LLEVO
encerrado varios días con Hacia el
infinito naufragio y Cuando las horas
veloces. El binomio Leopardi-Colinas y el navegante Barral. Hay mucha
sintonía. La misma que poseen Séneca y Marco Aurelio. La lectura, si es
auténtica, es verdadera. Se ve, se
observa, se asimila. La clave está en ver.
He comentado
con don Nicanor que no editaré más libros. O lo haré de otro modo. Me
comprende. No puedo publicar aquello que no entiendo, lo que no se asimila.

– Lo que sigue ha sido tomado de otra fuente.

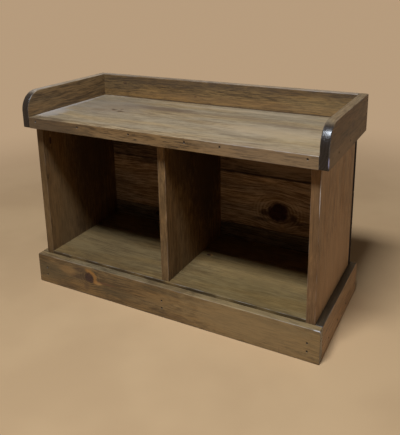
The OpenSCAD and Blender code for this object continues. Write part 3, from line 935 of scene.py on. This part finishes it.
def stained_pine(node, grain, light, dark, seed, ring_pitch=4.5, ring_strength=0.5, heart=(0.02, -0.06),
                 streaks=0.4, blotches=0.4, flecks=0.55, fleck_width=2.4, knots=(), spots=(), painted_glints=(),
                 edge_wear_and_highlight=0.25, edge_wear_and_highlight_from=None, end_dark=0.5, polish=0.45, end_polish=0.3, wax=0.5, top=None):
    """The finish of one board: two stain colours, mixed by rings, fibres, streaks and blotches. Top gives
    another two for the faces that look up, which on the gallery are a painted highlight and on the right
    plinth a painted shadow. Polish and end polish are how dull the faces and the end grain are, and wax is
    how much they reflect. The edges are paler, both from use and as a painted highlight on the arris, from
    one place along the board to its end, or all along it. Spots are marks through the whole board, some of
    them painted light and painted shade, and painted glints are painted highlights on one edge."""
    board = boards[node]
    material = bpy.data.materials.new(node + "_finish")
    material.use_nodes = True
    n = Nodes(material.node_tree)
    place, normal = board_place(n, board, grain)
    seeded = n.shifted(place, seed * SEED_SHIFT)
    point = tuple(n.parts(place))
    log_across, log_through, knot_fields = log_place(n, board, grain, point, seeded, knots)
    within, late = growth_rings(n, seeded, point[0], log_across, log_through, heart, ring_pitch)

    swirled = n.add("CombineXYZ", {0: point[0], 1: log_across, 2: log_through}).outputs[0]
    noises = stain_noises(n, seeded, n.shifted(swirled, seed * SWIRL_SHIFT), fleck_width)
    weights = {"fibre": 2.0, "fleck": 1.7 * flecks, "streak": 1.4 * streaks, "band": streaks,
               "blotch": 1.2 * blotches}
    tone = stain_tone(n, n.math("MULTIPLY", late, ring_strength), noises, weights, knot_fields)
    colour = stain_colour(n, seeded, tone, light, dark, top)
    deep = n.math("MULTIPLY", n.ease(noises["fleck"], *DEEP_FLECKS), flecks)
    colour = n.mix(deep, colour, (*(c * DEEP_SHADE for c in dark), 1))

    rough = n.noise(seeded, MARK_GRAIN, detail=4, roughness=0.65)
    for *where, half_length, half_width, spot_colour, strength in spots:
        share = oval(n, point, rough, on_board(board, grain, where), half_length, half_width)
        colour = n.mix(n.math("MULTIPLY", share, strength), colour, (*spot_colour, 1))
    height = n.math("ADD", n.math("MULTIPLY", noises["fibre"], FIBRE_RELIEF),
                    n.math("MULTIPLY", late, RING_RELIEF))
    height = n.math("SUBTRACT", height, n.math("MULTIPLY", deep, FLECK_RELIEF))
    for knot in knot_fields:
        colour, height = knot_heart(n, seeded, noises["fleck"], knot, colour, height)

    end, colour = end_grain(n, normal, within, end_dark, colour)
    colour = worn_and_highlit_edges(n, board, grain, point, seeded, rough, light, edge_wear_and_highlight, edge_wear_and_highlight_from, painted_glints, colour)
    dull = n.math("ADD", n.swing(noises["blotch"], BLOTCH_GLOSS), n.ease(end, 0, 1, polish, end_polish))
    bump = n.add("Bump", {"Height": height, "Strength": RELIEF_STRENGTH,
                          "Distance": RELIEF_HEIGHT}).outputs[0]
    shader = n.add("BsdfPrincipled", {"Base Color": colour, "Roughness": dull, "Specular IOR Level": wax,
                                      "Normal": bump})
    n.add("OutputMaterial", {"Surface": shader.outputs[0]})
    board["piece"].data.materials.append(material)
    print(material.name, "knots:", len(knots), "spots:", len(spots))


# %% [markdown]
# ## The finish of each board
# One stain gives every board another colour, because each came from another log and has been used in another
# way. The seat is worn pale, the cubby floor has an olive cast, the back boards are reddish and knotty. Some
# of the colours are painted light and shade instead: the right gallery board is darker as painted shade, and
# spots, tops and glints paint light and shade on several boards.
# Places are in millimetres of the bench's own frame, in the order of the grain's letters. A knot is a place
# along and across, a radius, how long it is for its width, its strength, and the bright side of its rim. A
# spot is a place, half its length and width, its colour and its strength. A painted glint has a third
# coordinate.

# %% Seat
EVEN_RIM = (0, 0)
# Painted reflection: pale lilac strips along the seat's left edge and at its left corners
SEAT_PAINTED_REFLECTION = (0.40, 0.36, 0.33)
# Painted shade: the seat's left part darker and greyer, where less light fell
SEAT_LEFT_PAINTED_SHADE = (0.22, 0.18, 0.14)
SEAT_BROWN = (0.11, 0.072, 0.048)
SEAT_CRACK = (0.05, 0.038, 0.022)
SEAT_DARK = (0.167, 0.118, 0.074)
# Pale wood, and on the seat's right front painted light, where more light fell
SEAT_PALE = (0.468, 0.360, 0.236)
SEAT_YELLOW = (0.424, 0.288, 0.123)
# Painted shade at the edging's left end and painted light at its right end, as the light fell
EDGING_LEFT_PAINTED_SHADE = (0.072, 0.046, 0.025)
EDGING_RIGHT_PAINTED_LIGHT = (0.301, 0.196, 0.108)
EDGING_TOP = ((0.357, 0.268, 0.165), (0.178, 0.127, 0.078))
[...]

Me cansan las amistades. En el infierno la vida se ve de otra manera mucho más compulsiva y menos prepotente. La humildad es una garantía que perdura. No me sirven aquellos que se ensimisman, aunque sean unos genios. Juan Ramón, por ejemplo, (y hay que verlo, observarlo, asimilarlo) nunca dejó de creer en lo ajeno. Lo suyo era infinito pero se malgastaba. Las manías nunca serán regocijos.
He contado los cuadernos nuevos. Los describía mientras hablaba con Chile a mediodía. Justo en el instante que un perro grande y sucio intentaba entrar en casa. Cerré de un portazo la cancela para evitar visitas.
Cuando llegó mi hijo me oculté entre los libros.
Llevo varios días sin hambre ni alimento. Sin responder las cartas, los correos, dejando que el teléfono suene en su propio antojo. Despido al jardinero sin modales, y arrojo tierra sobre los pájaros.
El poema de Hegel a Hölderlin es el poema de Parménides. El naufragio de Barral y las horas veloces de Leopardi. Los márgenes, las guardas, los tachones, los cuadernos repletos de escritos y señales. Un buen libro no deja espacio al humo.
La historia de nuestro pensamiento, de nuestras letras, es el gran círculo cerrado en el centro indudable. Eso es la razón de la palabra. De la palabra auténtica. En Hegel está Platón, y en Leopardi, y en Dante, y en Nietzsche. No se puede salir de ahí, es la clave. Pero hay que asimilarlo, observarlo, y sobre todo verlo.